Chu Moy had a feeling something was wrong.
In the chaotic hours after a hijacked plane slammed into the Pentagon on Sept. 11, 2001, no one in her family had been able to reach her son Ted, a civilian employee in the Defense Department.
Ted, 48, was one of five Moy children. She had seen him only a couple of days earlier, at their regular Sunday night family dinner. Ted lived a few miles from her Silver Spring townhouse, as did the rest of her offspring and nine grandchildren. She was at home when the frantic chain of phone calls began. For hours, the Moy siblings repeatedly called Ted’s wife, Madeline, area hospitals and one another as they tried to find Ted. They were also fielding calls from his colleagues asking whether they had heard from him. By that evening, no one had.
On Sept. 14, Teddington Hamm Moy was officially listed among the presumed dead.
Chu Moy was “deeply hurt,” her son Eddie Moy said.
“She didn’t say much. She was not the type of person who showed off emotions.”
But the pain was obvious. “She agonized over the way he died in such horrendous circumstances,” Eddie Moy recalled.
And it was not her first experience with a sudden, wrenching loss.
Chu Oi Wu was born Oct. 26, 1928, in Canton, China, where she met her future husband, Hamm Hong Moy, just after World War II. Hamm was serving in the U.S. Air Force at the time and was visiting family in a nearby town. He had left Canton a decade earlier to join his father in Alexandria, Va. After graduating from high school in Springfield, Hamm Moy fought in Germany with the U.S. Army and was awarded a Purple Heart. He and Chu married in 1947. He was 22 years old, and she was 18.
Chu Moy followed her husband back to Washington, where her in-laws owned a restaurant on U Street NW. The Chinatown she encountered was centered on the 600 block of H Street NW. The community had resettled there two decades earlier after the building of Federal Triangle forced it from Pennsylvania Avenue, where it had been since the late 1800s. Unlike today’s sterile, post-Verizon Center canyon of chain stores, Chinatown then had a seamier side. Heroin and gambling kept the Metropolitan Police Department, including the Morals Division, as narcotics cops were called then, busy. A series of police raids through the 1950s netted the likes of Dear Check Quong, a.k.a. Joe Little, and Ernest Newton White, a.k.a. Alcatraz Whitey, and other colorfully named ne’er-do-wells.
Chu and Hamm Moy opened a small grocery near Sixth and G streets NW, where Washington Metropolitan Area Transit Authority headquarters is now, selling staples such as canned goods and lunch meat. They named it Veterans Food Market. Their clientele consisted of nearby residents and government office workers.
The couple settled in a three-story, three-bedroom rowhouse a block away, above the current site of Chinatown Express. Between 1950 and 1960, the couple had five children: three boys and two girls, all with three-syllable names: Wellington, Teddington, Diana, Eddington and Beatricia. (Hamm Moy thought that three syllables went better with the Moy surname.)

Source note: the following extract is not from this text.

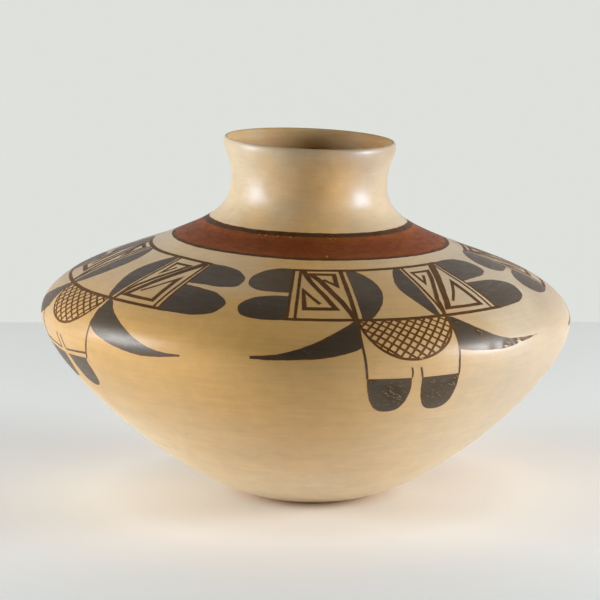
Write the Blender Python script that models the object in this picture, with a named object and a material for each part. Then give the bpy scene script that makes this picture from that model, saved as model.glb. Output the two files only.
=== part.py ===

During the 1968 riots, Beatricia Goon remembers, National Guard troops amassed outside the store window. The riots largely bypassed Chinatown, laying waste instead to nearby commercial corridors along Seventh Street NW and H Street NE. The Moys had prepared nonetheless. They sprayed the words “Soul Brother” on the front windows, copying a tactic used by black-owned businesses.
Chinatown soon began emptying out. By the early 1970s, fewer than 500 Chinese lived there, according to news accounts. Those who could afford to left, except for the Moys, who stayed until the early 1980s.
By then, Chu Moy was running the market most of the time, while her husband focused on managing the properties the family owned along H Street NW. But she relied on him a great deal, because her reading, writing and speaking skills in English never caught up to his. That made his death in 1980 of a heart attack even harder to bear. Chu Moy, then 51, immediately found herself in a what Eddie Moy described as “a crash course to learn everything.”
Chu Moy, who had done only light bookkeeping until then, took over management of the family’s properties. She learned to drive and later crisscrossed the country on an epic road trip with her sister. Moy traveled extensively overseas, touring Egypt, Europe and China. “She definitely saw the world,” Beatricia Goon said.
Moy closed Veterans Food Market in 1985 and later followed her children to the suburbs. To keep busy, she made sure to leave the house every day, even if it was only to go to the grocery store or take a walk at the mall. She insisted on the weekly family dinners.
In early 2011, she was diagnosed with lung cancer. An experimental drug kept it in check for a time. Always known for being mindful of her looks — Beatricia recalled her mother’s weekly 90-minute sessions at the beauty salon — Moy donned a wig and went on about her life. She kept driving, assuming the role of designated driver for elderly friends who were no longer able to drive themselves. She finally hung up her keys in early March, just a couple of weeks before she died.
Annys Shin is a Washington Post staff writer.